Bonn/Berlin (taz) – Manfred Kanther will sich von Gerhard Schröder nicht abhängen lassen. Mitten in der parlamentarischen Sommerpause präsentierte der Bundesinnenminister gestern ein 10-Punkte- Programm zur Verbrechensbekämpfung, das unschwer als wahltaktische Reaktion auf die aufsehenerregenden Äußerungen des wahrscheinlichen SPD-Kanzlerkandidaten Gerhard Schröder zu erkennen ist. Der Grundton des Papiers laut Kanther: „Die Zeit bequemen oder links ideologisch gefärbten Wegduckens vor der kriminellen Gefährdung der Gesellschaft muß gesamtgesellschaftlich vorbei sein.“

Mit einem bunten Strauß an Maßnahmen will der Innenminister die angebliche Gewaltzunahme zurückdrängen: mehr Polizei auf die Straße, konsequentere Anwendung geltender Gesetze und weniger Gewaltdarstellungen in den Medien. Gescholten wurde dabei vor allem die Justiz. Sie müsse schneller aburteilen, häufiger Untersuchungshaft anordnen, bei Heranwachsenden (18- bis 21jährigen) das mildere Jugendstrafrecht nur noch in Ausnahmefällen anwenden, das Beweisantragsrecht von Anwälten solle eingeschränkt werden. Auch das bereits modifizierte Ausländerrecht, das erleichterte Abschiebungen möglich macht, will Kanther noch weiter verschärfen. Die Bürger müßten den technischen Fortschritt „zur Sicherung von Hab und Gut“ nutzen und über kommunale Sicherheitsausschüsse in die Kriminalitätsvorbeugung einbezogen werden.

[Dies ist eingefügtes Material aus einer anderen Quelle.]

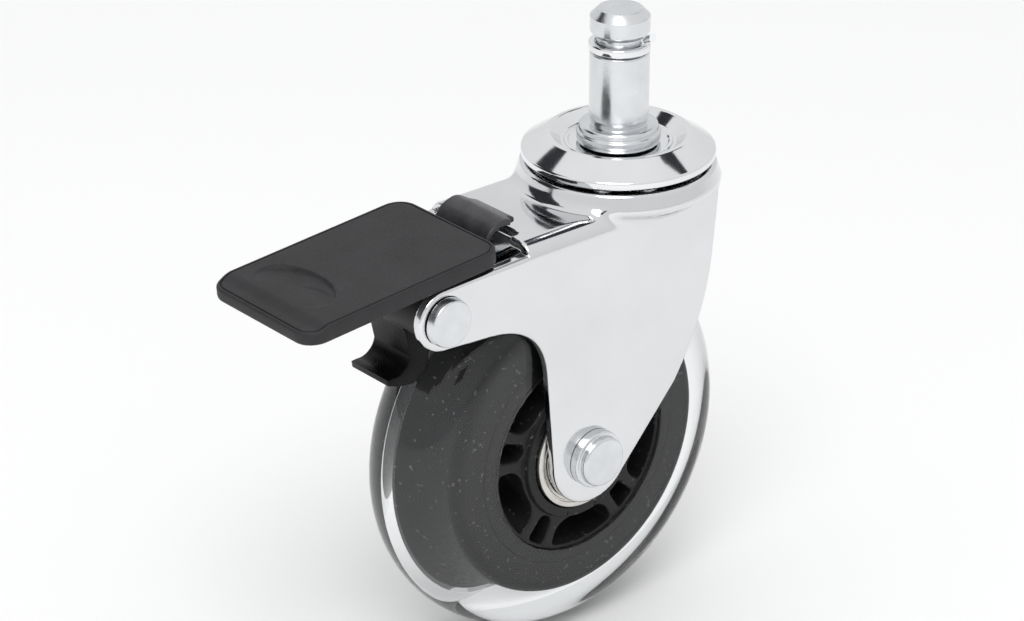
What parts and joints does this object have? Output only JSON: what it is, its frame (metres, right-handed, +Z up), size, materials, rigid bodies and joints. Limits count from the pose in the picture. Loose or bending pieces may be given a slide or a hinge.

Gerhard Schröder hatte vor drei Wochen unter anderem die schnelle Abschiebung straffällig gewordener Ausländer und die lebenslange Verwahrung von Sexualstraftätern verlangt. Der innen- und rechtspolitische Sprecher der Union, Rupert Scholz, reagierte Anfang August mit einem eigenen Katalog zur Verbrechensbekämpfung. Scholz fordert darin ein hartes Vorgehen: Bei Sachbeschädigungen sollte der Täter den Schaden, soweit möglich, sofort wiedergutmachen, Ladendiebe den doppelten Preis zurückbezahlen, Ausländer schon bei einer Verurteilung ohne Bewährung von einem Jahr (bislang auf drei Jahre begrenzt, mit Ausnahme von Gewalttätigkeit bei Demonstrationen) ausgewiesen werden.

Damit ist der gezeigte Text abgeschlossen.